* **Source material**:

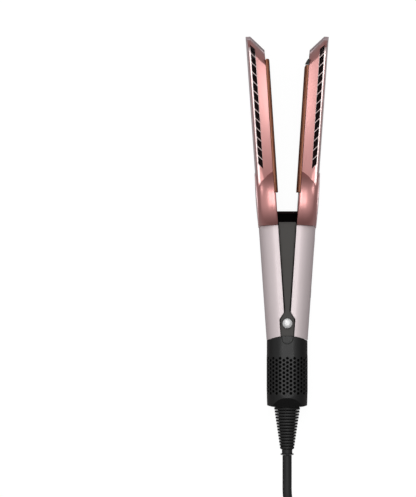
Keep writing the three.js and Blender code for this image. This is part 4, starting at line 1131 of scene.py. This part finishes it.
# The mains lead: its route out of the iron, its hank and its tail
CORD_EXIT = (0, RELIEF_END_Y - GAP, AXIS_Z)
RUN_ROUTE = [
    CORD_EXIT, *[(0, y, AXIS_Z) for y in (-127, -136, -144, -150)],
    (0.5, -157, 23.2), (2.2, -164, 22.2), (5.2, -171, 20.4), (9.8, -178, 18), (14.5, -183, 15.7),
    (20.3, -187.5, 13.4), (26.1, -192, 11.3), (30.8, -197, 9.5), (35.4, -204, 7.6), (38.4, -211, 6.4),
    (40, -218, 5.9), *[(40.6, y, HANK_BASE_Z) for y in (-225, -232, -238.6)],
]
TAIL_ROUTE = [
    (31.3, -308.2, 32.2), (33.1, -313.6, 32.7), (34.6, -319, 34.1), (35.5, -324.7, 36.2),
    (35.8, -330.5, 38.6), (35.5, -336.2, 41), (34.7, -342, 43.1), (34.3, -347.7, 44.5),
    (34.1, -353.5, 45), (34, -356, 45),
]
LOOPS_PER_LAYER = HANK_LOOPS / HANK_LAYERS
HANK_OUTER_RADIUS = HANK_INNER_RADIUS + LOOPS_PER_LAYER * HANK_STEP
FOLD_SHARE = 0.5 * pi * HANK_MEAN_RADIUS / (pi * HANK_MEAN_RADIUS + HANK_RUN)
RUN_SHARE = 0.5 - FOLD_SHARE


def hank_radius(phase):
    """The loops spiral in and out again, a layer each way."""
    if phase < 0:
        return HANK_OUTER_RADIUS - HANK_STEP * phase
    if phase > HANK_LOOPS:
        return HANK_OUTER_RADIUS + HANK_STEP * (phase - HANK_LOOPS)
    part = phase % (2 * LOOPS_PER_LAYER)
    return HANK_OUTER_RADIUS - HANK_STEP * min(part, 2 * LOOPS_PER_LAYER - part)


def hank_height(phase):
    layer = 0
    for k in range(1, HANK_LAYERS):
        share = min(max((phase - k * LOOPS_PER_LAYER) / HANK_CLIMB + 0.5, 0), 1)
        layer += share * share * (3 - 2 * share)
    return HANK_BASE_Z + layer * HANK_LAYER_HEIGHT


def hank_point(phase):
    """A point of the hank, its phase counting loops from the middle of the right-hand run."""
    radius = hank_radius(phase)
    turn = phase % 1

    def waist(y):
        return HANK_WAIST * 0.5 * (1 + cos(2 * pi * y / HANK_RUN))

    if turn < RUN_SHARE / 2 or turn >= 1 - RUN_SHARE / 2:
        y = -(turn - 1 if turn > 0.5 else turn) / RUN_SHARE * HANK_RUN
        x = radius - waist(y)
    elif 0.5 - RUN_SHARE / 2 <= turn < 0.5 + RUN_SHARE / 2:
        y = (turn - 0.5) / RUN_SHARE * HANK_RUN
        x = waist(y) - radius
    else:
        way = 1 if turn < 0.5 else -1
        start = RUN_SHARE / 2 if way > 0 else 0.5 + RUN_SHARE / 2
        angle = -pi * (turn - start) / FOLD_SHARE
        x = way * radius * cos(angle)
        y = way * (-HANK_RUN / 2 + radius * sin(angle))
    return Vector((x, HANK_CENTRE_Y + y, hank_height(phase)))


def cord_line():
    start = -RUN_SHARE / 2
    end = HANK_LOOPS + HANK_END_PAST
    steps = 400
    hank = [hank_point(start + (end - start) * i / steps) for i in range(steps + 1)]
    return [*through(RUN_ROUTE, 4), *hank, *through(TAIL_ROUTE, 4)]


def mains_lead():
    line = cord_line()
    data = bpy.data.curves.new("mains_lead", "CURVE")
    data.dimensions = "3D"
    spline = data.splines.new("POLY")
    spline.points.add(len(line) - 1)
    for point, place in zip(spline.points, line):
        point.co = (*(place * MM), 1)
    data.bevel_depth = CORD_RADIUS * MM
    data.bevel_resolution = 8
    data.use_fill_caps = True
    data.materials.append(FINISHES["rubber"].material)
    lead = placed("mains_lead", data)
    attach(lead, "base")
    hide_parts("cord_run", "cord_hank", "cord_tail")
    length = sum((b - a).length for a, b in zip(line, line[1:]))
    return lead, length * MM


def cord_tie():
    """The strap round the hank's waist, its end lapped over and stuck down on top."""
    half = HANK_OUTER_RADIUS - HANK_WAIST + CORD_RADIUS + 2.2
    top = HANK_BASE_Z + (HANK_LAYERS - 1) * HANK_LAYER_HEIGHT + CORD_RADIUS + 0.6
    bottom = HANK_BASE_Z - CORD_RADIUS - 0.4
    outer, inner = [rounded_rectangle(0, (top + bottom) / 2, half + grow, (top - bottom) / 2 + grow,
                                      TIE_CORNER + grow, 10) for grow in (TIE_THICKNESS, 0)]
    low, high = HANK_CENTRE_Y - TIE_WIDTH / 2, HANK_CENTRE_Y + TIE_WIDTH / 2
    rings = [[(x, y, z) for x, z in outline]
             for y, outline in ((low, inner), (low, outer), (high, outer), (high, inner))]
    lap_z = top + TIE_THICKNESS
    lap = stacked(2, [
        (lap_z + rise, rounded_rectangle(-4, HANK_CENTRE_Y, 16 - inset, TIE_WIDTH / 2 - 0.6 - inset, 3, 8))
        for inset, rise in ((0, -0.3), (0, 0.6), (0.3, 0.9))])
    return together(loft(rings, closed=True), lap)


def plug():
    """A moulded two-pole plug: narrow neck, waisted grip with grooves, flat face."""
    stations = [(0, 5, 5), (3, 5.1, 5.1), (9, 5.6, 5.5), (13, 8.4, 7), (16.5, 11.2, 7.9), (19, 12, 8),
                (24, 11.7, 7.8), (28, 12, 8), (32.2, 12, 8), (PLUG_LENGTH, 11.6, 7.6)]
    sections = [(PLUG_TOP_Y - along, rounded_rectangle(PLUG_X, PLUG_Z, half_width, half_height,
                                                       min(half_width, half_height) * 0.7, 8))
                for along, half_width, half_height in stations]
    grooves = [block(x, x + 2.7, y - 0.9, y, PLUG_Z - 9, PLUG_Z + 9)
               for x in (PLUG_X - 14, PLUG_X + 11.3)
               for y in (PLUG_TOP_Y - along for along in (20, 22.6, 25.2, 27.8))]
    return cut(stacked(1, sections), *grooves)


def lay_lead():
    lead, length = mains_lead()
    tie = piece("hank_strap", cord_tie(), STRAP, "base", ["cord_tie"])
    body = skin("plug_body", plug(), "rubber", "base", "plug")


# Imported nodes: each gets its finish, also those that a piece replaces
def finish_packed_nodes():
    for entry in frame["record"]["subparts"]:
        materials = frame["nodes"][entry["node"]].data.materials
        materials.clear()
        materials.append(FINISHES[entry["material_slot"]].material)


# Floor, lamps and world
def floor():
    """Pale paper, nearly white to the camera and darker in what the lacquer reflects."""
    finish = Finish("floor_paper", (240, 240, 240), 0.9, specular=0.1)
    seen = finish.node("ShaderNodeLightPath", output="Is Camera Ray")
    fibres = finish.noise(300, 3)
    grey = finish.mix(fibres, (152, 148, 148), (160, 156, 156))
    finish.color(seen, grey, (226, 226, 226))
    finish.set("Roughness", fibres * 0.1 + 0.85)
    glow = finish.node("ShaderNodeEmission", None, Color=(1, 1, 1, 1), Strength=1.08)
    paper = Value(finish, finish.shader.outputs[0])
    lit = finish.node("ShaderNodeMixShader", None, seen * 0.88, paper, glow)
    finish.feed(finish.tree.nodes["Material Output"].inputs["Surface"], lit)
    mesh = block(-FLOOR_REACH, FLOOR_REACH, -FLOOR_REACH, FLOOR_REACH, FLOOR_BASE_Z, FLOOR_TOP_Z)
    mesh.transform(Matrix.Scale(MM, 4))
    mesh.materials.append(finish.material)
    placed("floor", mesh)


def lamp(name, place, size, power, aim=(0, 0.06, 0)):
    data = bpy.data.lights.new(name, "AREA")
    data.shape = "RECTANGLE"
    data.size, data.size_y = size
    data.energy = power
    made = placed(name, data)
    made.location = place
    made.rotation_euler = (Vector(aim) - Vector(place)).to_track_quat("-Z", "Y").to_euler()
    made.visible_camera = False


def sky():
    """A bright band overhead, across the iron; darker towards its tip and its lead and near the
    horizon; plain white where the camera sees it."""
    world = bpy.data.worlds.new("studio")
    bpy.context.scene.world = world
    world.use_nodes = True
    nodes = Nodes(world.node_tree)
    toward = nodes.node("ShaderNodeTexCoord", output="Generated")
    height = nodes.node("ShaderNodeVectorMath", {"operation": "DOT_PRODUCT"}, toward, OVERHEAD,
                        output="Value")
    stops = [(place, (tone, tone, tone, 1)) for place, tone in SKY_TONES]
    glow = nodes.node("ShaderNodeValToRGB", {"stops": stops}, height)
    lengthways = nodes.node("ShaderNodeSeparateXYZ", None, toward, output="Y").without_sign()
    band = nodes.node("ShaderNodeMapRange", None, Value=lengthways, **SKY_BAND)
    dimmed = nodes.node("ShaderNodeVectorMath", {"operation": "SCALE"}, glow, Scale=band)
    seen = nodes.node("ShaderNodeLightPath", output="Is Camera Ray")
    color = nodes.mix(seen, dimmed, (255, 255, 255))
    nodes.feed(nodes.tree.nodes["Background"].inputs["Color"], color)


photo_camera()
bpy.context.scene.view_settings.view_transform = "Standard"
lay_lead()
finish_packed_nodes()
dress_arm(1)
dress_arm(-1)
dress_controls()
skin("spine_cover_plate", spine_cover(), "spine_grey", "base", "spine_cover")
skin("hinge_pin_turned", hinge_pin(), "bright_steel", "base", "hinge_pin")
skin("pin_washer_ring", pin_washer(), "black_plastic", "base", "pin_washer")
skin("lock_tongue", lock_slider(), "cage_black", "arm_lock", "lock_slider")
skin("cage_moulding", filter_cage(), "cage_black", "cage", "filter_cage")
skin("relief_fins", strain_relief(), "rubber", "base", "strain_relief")
# Painted shade behind the cage's holes
piece("cage_hole_shade_sheet", hole_shade_sheet(), HOLE_SHADE, "cage")
dress_motor()
floor()
lamp("overhead", (-0.02, 0.34, 1.6), (0.5, 1.45), 8.8)
lamp("left_side", (-0.2, 0.228, 0.143), (0.06, 0.06), 0.038, aim=(0.02, 0.23, 0.05))
lamp("right_side", (0.2, 0.228, 0.143), (0.06, 0.06), 0.056, aim=(-0.02, 0.23, 0.05))
sky()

* **Exercise aim**: Look at the material above and copy, word for word, its lines from the first through the one containing "return HANK_BASE_Z +".

* **Task result**:
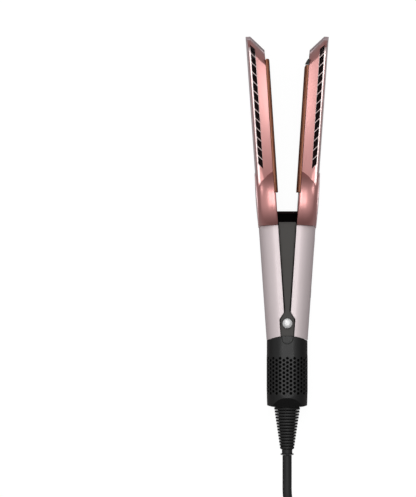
Keep writing the three.js and Blender code for this image. This is part 4, starting at line 1131 of scene.py. This part finishes it.
# The mains lead: its route out of the iron, its hank and its tail
CORD_EXIT = (0, RELIEF_END_Y - GAP, AXIS_Z)
RUN_ROUTE = [
    CORD_EXIT, *[(0, y, AXIS_Z) for y in (-127, -136, -144, -150)],
    (0.5, -157, 23.2), (2.2, -164, 22.2), (5.2, -171, 20.4), (9.8, -178, 18), (14.5, -183, 15.7),
    (20.3, -187.5, 13.4), (26.1, -192, 11.3), (30.8, -197, 9.5), (35.4, -204, 7.6), (38.4, -211, 6.4),
    (40, -218, 5.9), *[(40.6, y, HANK_BASE_Z) for y in (-225, -232, -238.6)],
]
TAIL_ROUTE = [
    (31.3, -308.2, 32.2), (33.1, -313.6, 32.7), (34.6, -319, 34.1), (35.5, -324.7, 36.2),
    (35.8, -330.5, 38.6), (35.5, -336.2, 41), (34.7, -342, 43.1), (34.3, -347.7, 44.5),
    (34.1, -353.5, 45), (34, -356, 45),
]
LOOPS_PER_LAYER = HANK_LOOPS / HANK_LAYERS
HANK_OUTER_RADIUS = HANK_INNER_RADIUS + LOOPS_PER_LAYER * HANK_STEP
FOLD_SHARE = 0.5 * pi * HANK_MEAN_RADIUS / (pi * HANK_MEAN_RADIUS + HANK_RUN)
RUN_SHARE = 0.5 - FOLD_SHARE


def hank_radius(phase):
    """The loops spiral in and out again, a layer each way."""
    if phase < 0:
        return HANK_OUTER_RADIUS - HANK_STEP * phase
    if phase > HANK_LOOPS:
        return HANK_OUTER_RADIUS + HANK_STEP * (phase - HANK_LOOPS)
    part = phase % (2 * LOOPS_PER_LAYER)
    return HANK_OUTER_RADIUS - HANK_STEP * min(part, 2 * LOOPS_PER_LAYER - part)


def hank_height(phase):
    layer = 0
    for k in range(1, HANK_LAYERS):
        share = min(max((phase - k * LOOPS_PER_LAYER) / HANK_CLIMB + 0.5, 0), 1)
        layer += share * share * (3 - 2 * share)
    return HANK_BASE_Z + layer * HANK_LAYER_HEIGHT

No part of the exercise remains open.